WHAT TO DO
Write out the listing beneath this instruction in its entirety, exactly as it reads.

======== RECORDED INFORMATION ========

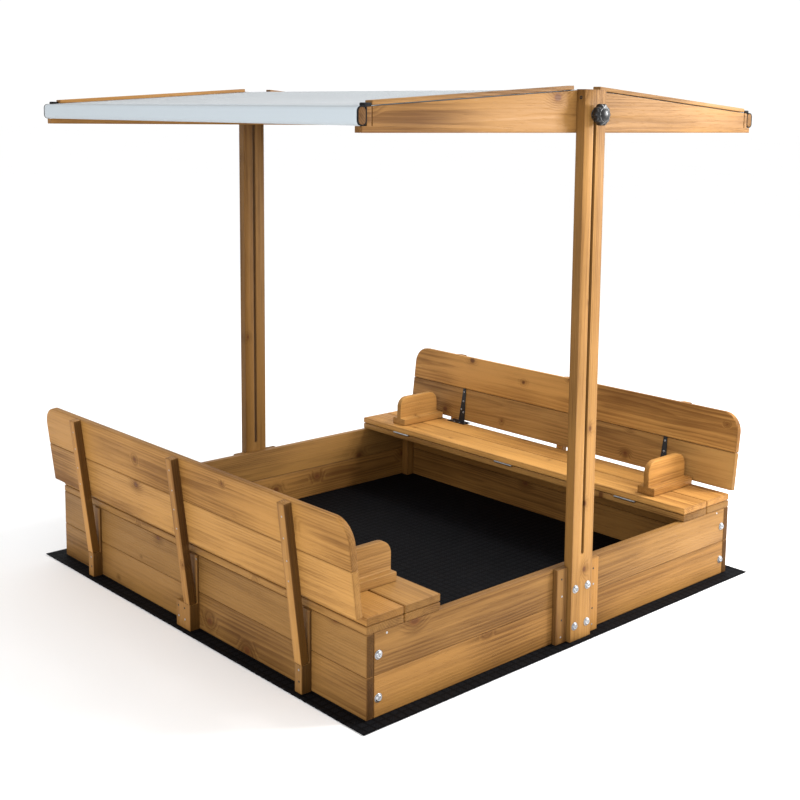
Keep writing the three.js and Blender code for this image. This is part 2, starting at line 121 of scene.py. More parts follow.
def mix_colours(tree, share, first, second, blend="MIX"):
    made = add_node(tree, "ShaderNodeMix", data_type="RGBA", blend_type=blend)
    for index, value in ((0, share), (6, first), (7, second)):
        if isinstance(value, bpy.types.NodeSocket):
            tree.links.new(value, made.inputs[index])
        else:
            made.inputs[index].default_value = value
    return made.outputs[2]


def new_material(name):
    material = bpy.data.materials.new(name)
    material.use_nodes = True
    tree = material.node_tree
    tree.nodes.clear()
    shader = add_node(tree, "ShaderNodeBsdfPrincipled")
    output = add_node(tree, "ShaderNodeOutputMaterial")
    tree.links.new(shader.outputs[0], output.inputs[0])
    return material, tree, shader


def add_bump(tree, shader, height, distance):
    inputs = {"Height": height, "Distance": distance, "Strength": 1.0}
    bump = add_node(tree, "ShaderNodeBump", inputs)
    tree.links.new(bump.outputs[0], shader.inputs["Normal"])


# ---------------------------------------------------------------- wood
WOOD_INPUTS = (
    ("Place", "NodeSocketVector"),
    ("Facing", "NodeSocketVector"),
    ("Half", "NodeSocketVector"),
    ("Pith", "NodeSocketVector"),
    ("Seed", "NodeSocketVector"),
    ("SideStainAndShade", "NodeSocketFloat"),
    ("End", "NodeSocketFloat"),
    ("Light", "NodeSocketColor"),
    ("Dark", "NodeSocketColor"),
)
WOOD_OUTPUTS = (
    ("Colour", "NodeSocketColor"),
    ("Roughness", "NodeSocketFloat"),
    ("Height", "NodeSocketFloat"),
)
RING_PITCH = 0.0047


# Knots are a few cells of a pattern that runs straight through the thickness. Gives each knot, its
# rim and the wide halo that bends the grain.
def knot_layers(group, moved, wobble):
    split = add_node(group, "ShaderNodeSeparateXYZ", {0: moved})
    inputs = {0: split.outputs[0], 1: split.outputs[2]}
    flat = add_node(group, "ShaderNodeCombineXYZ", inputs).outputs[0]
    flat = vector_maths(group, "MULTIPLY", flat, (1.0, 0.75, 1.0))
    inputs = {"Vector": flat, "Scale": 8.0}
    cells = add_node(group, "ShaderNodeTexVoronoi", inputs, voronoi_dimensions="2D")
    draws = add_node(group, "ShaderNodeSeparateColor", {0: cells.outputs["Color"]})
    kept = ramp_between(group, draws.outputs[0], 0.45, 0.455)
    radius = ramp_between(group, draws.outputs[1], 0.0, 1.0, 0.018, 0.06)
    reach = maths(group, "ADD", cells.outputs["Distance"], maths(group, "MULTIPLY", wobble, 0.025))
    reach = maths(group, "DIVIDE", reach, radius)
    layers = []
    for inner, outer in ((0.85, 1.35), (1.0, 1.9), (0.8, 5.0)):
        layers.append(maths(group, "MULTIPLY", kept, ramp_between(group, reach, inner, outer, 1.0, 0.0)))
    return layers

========

ANSWER TO THE EXERCISE
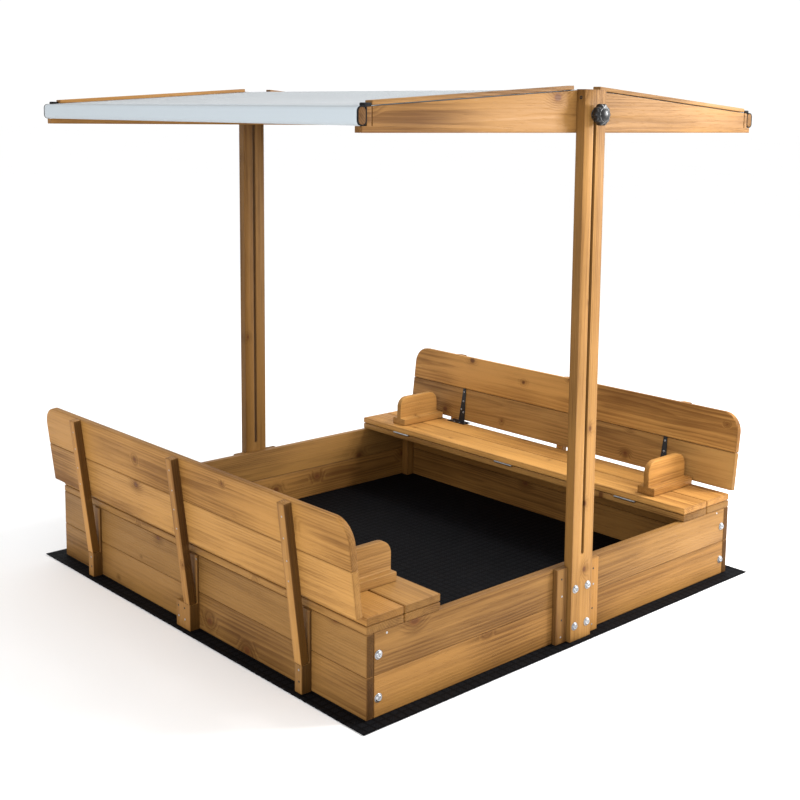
Keep writing the three.js and Blender code for this image. This is part 2, starting at line 121 of scene.py. More parts follow.
def mix_colours(tree, share, first, second, blend="MIX"):
    made = add_node(tree, "ShaderNodeMix", data_type="RGBA", blend_type=blend)
    for index, value in ((0, share), (6, first), (7, second)):
        if isinstance(value, bpy.types.NodeSocket):
            tree.links.new(value, made.inputs[index])
        else:
            made.inputs[index].default_value = value
    return made.outputs[2]


def new_material(name):
    material = bpy.data.materials.new(name)
    material.use_nodes = True
    tree = material.node_tree
    tree.nodes.clear()
    shader = add_node(tree, "ShaderNodeBsdfPrincipled")
    output = add_node(tree, "ShaderNodeOutputMaterial")
    tree.links.new(shader.outputs[0], output.inputs[0])
    return material, tree, shader


def add_bump(tree, shader, height, distance):
    inputs = {"Height": height, "Distance": distance, "Strength": 1.0}
    bump = add_node(tree, "ShaderNodeBump", inputs)
    tree.links.new(bump.outputs[0], shader.inputs["Normal"])


# ---------------------------------------------------------------- wood
WOOD_INPUTS = (
    ("Place", "NodeSocketVector"),
    ("Facing", "NodeSocketVector"),
    ("Half", "NodeSocketVector"),
    ("Pith", "NodeSocketVector"),
    ("Seed", "NodeSocketVector"),
    ("SideStainAndShade", "NodeSocketFloat"),
    ("End", "NodeSocketFloat"),
    ("Light", "NodeSocketColor"),
    ("Dark", "NodeSocketColor"),
)
WOOD_OUTPUTS = (
    ("Colour", "NodeSocketColor"),
    ("Roughness", "NodeSocketFloat"),
    ("Height", "NodeSocketFloat"),
)
RING_PITCH = 0.0047


# Knots are a few cells of a pattern that runs straight through the thickness. Gives each knot, its
# rim and the wide halo that bends the grain.
def knot_layers(group, moved, wobble):
    split = add_node(group, "ShaderNodeSeparateXYZ", {0: moved})
    inputs = {0: split.outputs[0], 1: split.outputs[2]}
    flat = add_node(group, "ShaderNodeCombineXYZ", inputs).outputs[0]
    flat = vector_maths(group, "MULTIPLY", flat, (1.0, 0.75, 1.0))
    inputs = {"Vector": flat, "Scale": 8.0}
    cells = add_node(group, "ShaderNodeTexVoronoi", inputs, voronoi_dimensions="2D")
    draws = add_node(group, "ShaderNodeSeparateColor", {0: cells.outputs["Color"]})
    kept = ramp_between(group, draws.outputs[0], 0.45, 0.455)
    radius = ramp_between(group, draws.outputs[1], 0.0, 1.0, 0.018, 0.06)
    reach = maths(group, "ADD", cells.outputs["Distance"], maths(group, "MULTIPLY", wobble, 0.025))
    reach = maths(group, "DIVIDE", reach, radius)
    layers = []
    for inner, outer in ((0.85, 1.35), (1.0, 1.9), (0.8, 5.0)):
        layers.append(maths(group, "MULTIPLY", kept, ramp_between(group, reach, inner, outer, 1.0, 0.0)))
    return layers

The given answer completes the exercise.